## CHALLENGE
Pull out all lines from the listing below in which the word "with" appears.
───── ROWS
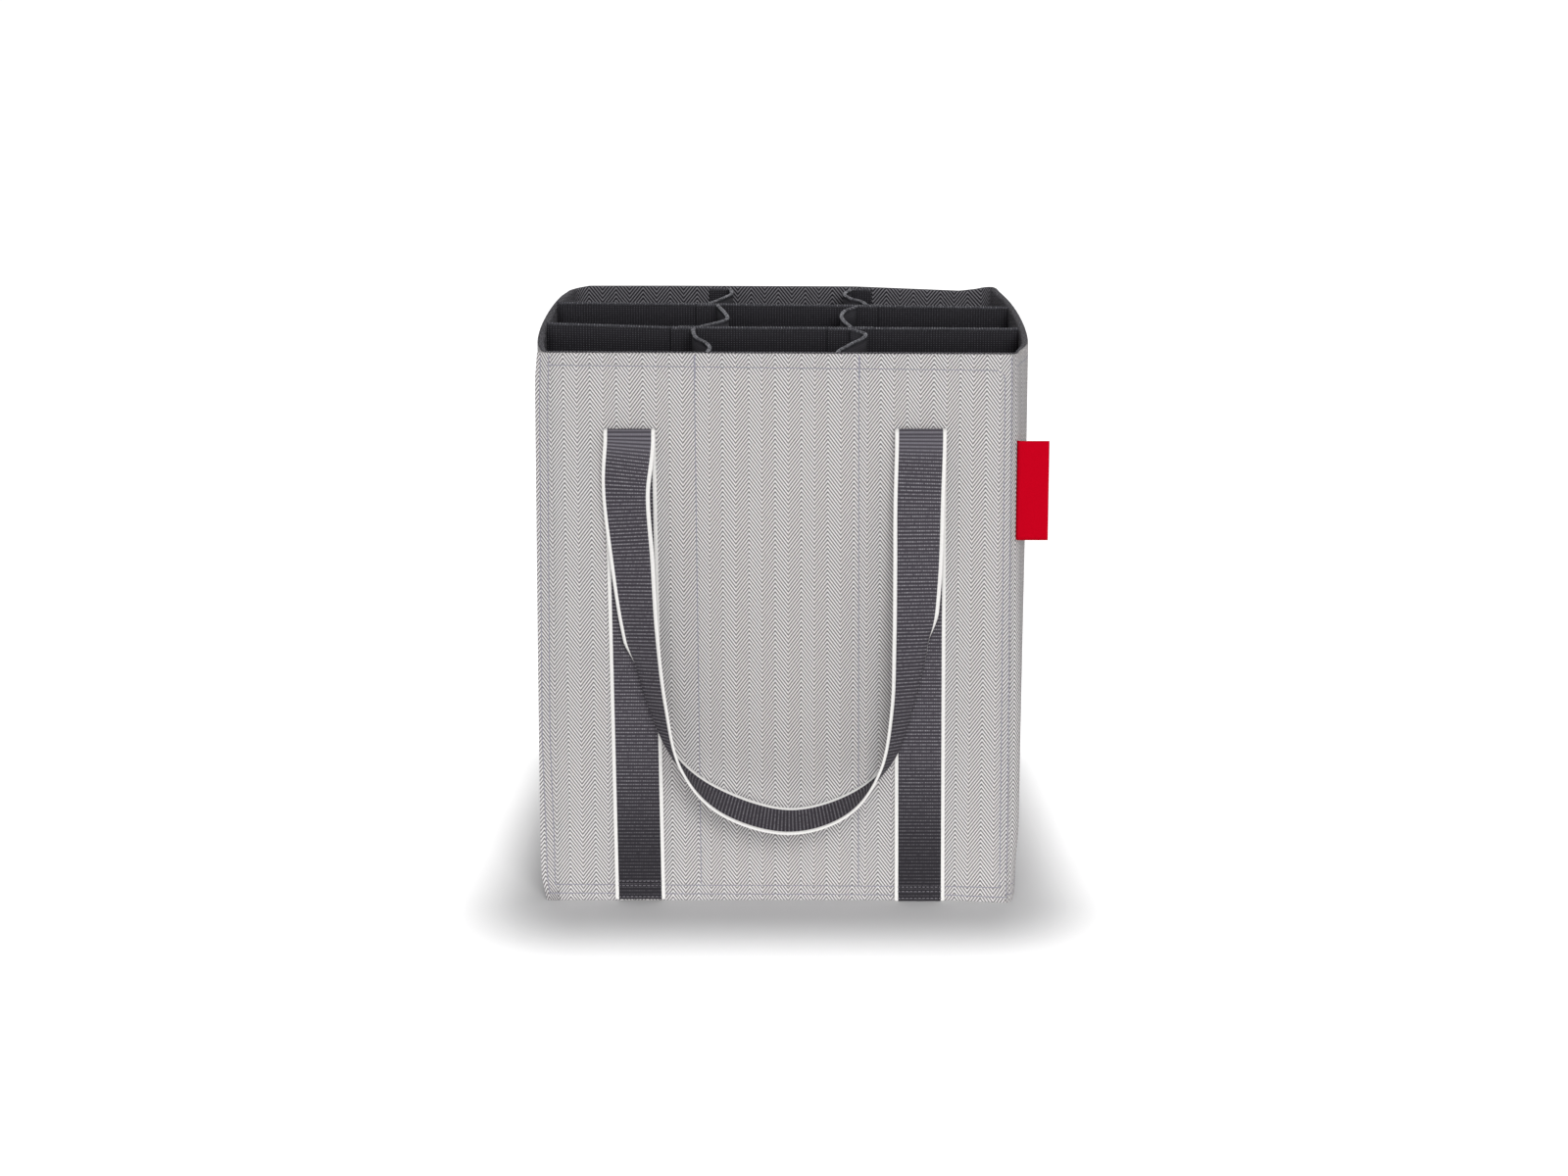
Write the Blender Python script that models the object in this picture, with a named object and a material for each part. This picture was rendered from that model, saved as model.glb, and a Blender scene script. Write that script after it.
──────────
───── ROWS
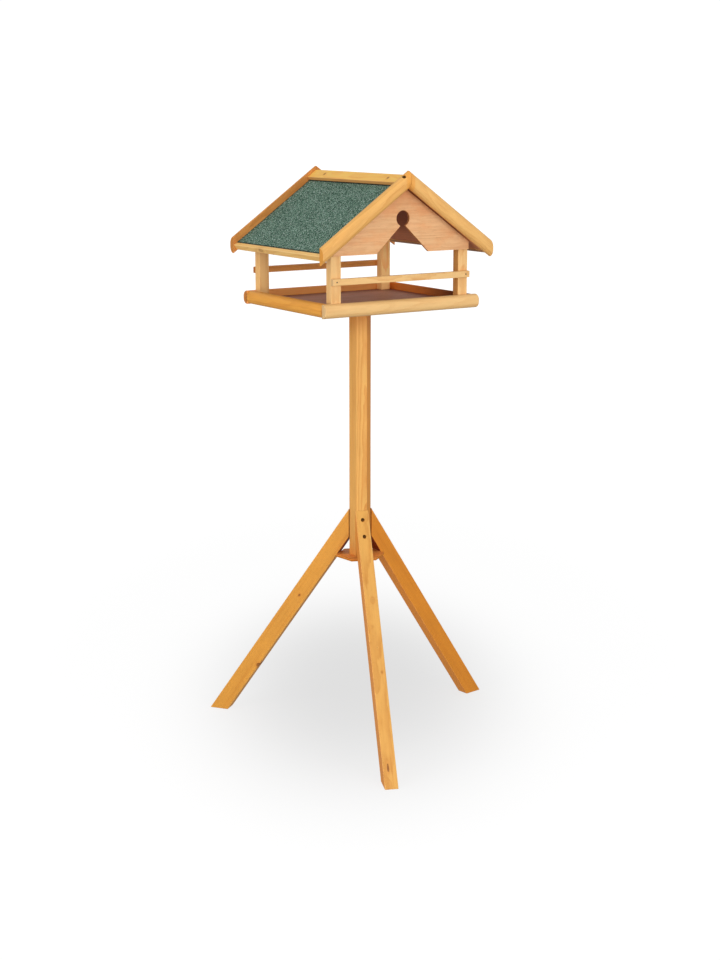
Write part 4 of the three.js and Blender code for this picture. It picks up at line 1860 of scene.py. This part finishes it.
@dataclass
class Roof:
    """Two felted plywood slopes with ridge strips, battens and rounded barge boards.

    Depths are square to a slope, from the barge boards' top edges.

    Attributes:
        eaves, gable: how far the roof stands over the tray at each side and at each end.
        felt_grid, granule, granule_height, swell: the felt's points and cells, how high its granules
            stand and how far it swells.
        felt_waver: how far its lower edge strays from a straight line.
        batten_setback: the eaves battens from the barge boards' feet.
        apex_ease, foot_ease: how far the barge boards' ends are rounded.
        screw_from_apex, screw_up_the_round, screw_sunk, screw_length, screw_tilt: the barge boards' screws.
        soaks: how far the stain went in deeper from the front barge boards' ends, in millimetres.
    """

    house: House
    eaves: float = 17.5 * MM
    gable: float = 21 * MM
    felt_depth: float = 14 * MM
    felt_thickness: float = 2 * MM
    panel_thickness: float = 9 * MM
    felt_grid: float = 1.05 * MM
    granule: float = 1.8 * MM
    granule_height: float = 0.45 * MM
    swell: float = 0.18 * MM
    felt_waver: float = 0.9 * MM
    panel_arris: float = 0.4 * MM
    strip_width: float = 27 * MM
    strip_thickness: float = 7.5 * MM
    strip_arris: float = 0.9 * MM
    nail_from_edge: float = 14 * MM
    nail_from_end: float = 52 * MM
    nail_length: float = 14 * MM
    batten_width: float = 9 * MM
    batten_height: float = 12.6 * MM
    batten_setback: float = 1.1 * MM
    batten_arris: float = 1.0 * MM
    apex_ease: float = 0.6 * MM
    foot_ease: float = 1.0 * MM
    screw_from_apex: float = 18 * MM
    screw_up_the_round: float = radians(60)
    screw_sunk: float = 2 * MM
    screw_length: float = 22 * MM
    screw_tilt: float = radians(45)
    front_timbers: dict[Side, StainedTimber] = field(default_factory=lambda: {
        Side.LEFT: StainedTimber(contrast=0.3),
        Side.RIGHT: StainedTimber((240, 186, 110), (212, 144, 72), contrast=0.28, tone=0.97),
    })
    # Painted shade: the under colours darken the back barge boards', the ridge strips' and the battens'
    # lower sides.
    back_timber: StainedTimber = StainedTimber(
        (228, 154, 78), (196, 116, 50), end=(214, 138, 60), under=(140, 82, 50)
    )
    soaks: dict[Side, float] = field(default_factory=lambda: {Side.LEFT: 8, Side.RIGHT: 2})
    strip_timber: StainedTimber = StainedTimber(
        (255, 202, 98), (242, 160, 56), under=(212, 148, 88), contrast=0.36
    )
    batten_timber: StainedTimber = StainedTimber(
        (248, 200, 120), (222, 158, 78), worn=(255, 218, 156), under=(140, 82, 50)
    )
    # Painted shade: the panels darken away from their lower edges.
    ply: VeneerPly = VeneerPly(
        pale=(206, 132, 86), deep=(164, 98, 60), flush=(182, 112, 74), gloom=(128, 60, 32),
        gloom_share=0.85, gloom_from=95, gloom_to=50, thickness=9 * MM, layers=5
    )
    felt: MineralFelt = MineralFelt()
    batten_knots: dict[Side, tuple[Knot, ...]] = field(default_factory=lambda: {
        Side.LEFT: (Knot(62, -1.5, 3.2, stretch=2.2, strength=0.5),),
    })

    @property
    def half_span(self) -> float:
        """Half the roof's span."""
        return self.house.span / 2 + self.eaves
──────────
## SOLUTION FOR THIS TASK
Write the Blender Python script that models the object in this picture, with a named object and a material for each part. This picture was rendered from that model, saved as model.glb, and a Blender scene script. Write that script after it.
    """Two felted plywood slopes with ridge strips, battens and rounded barge boards.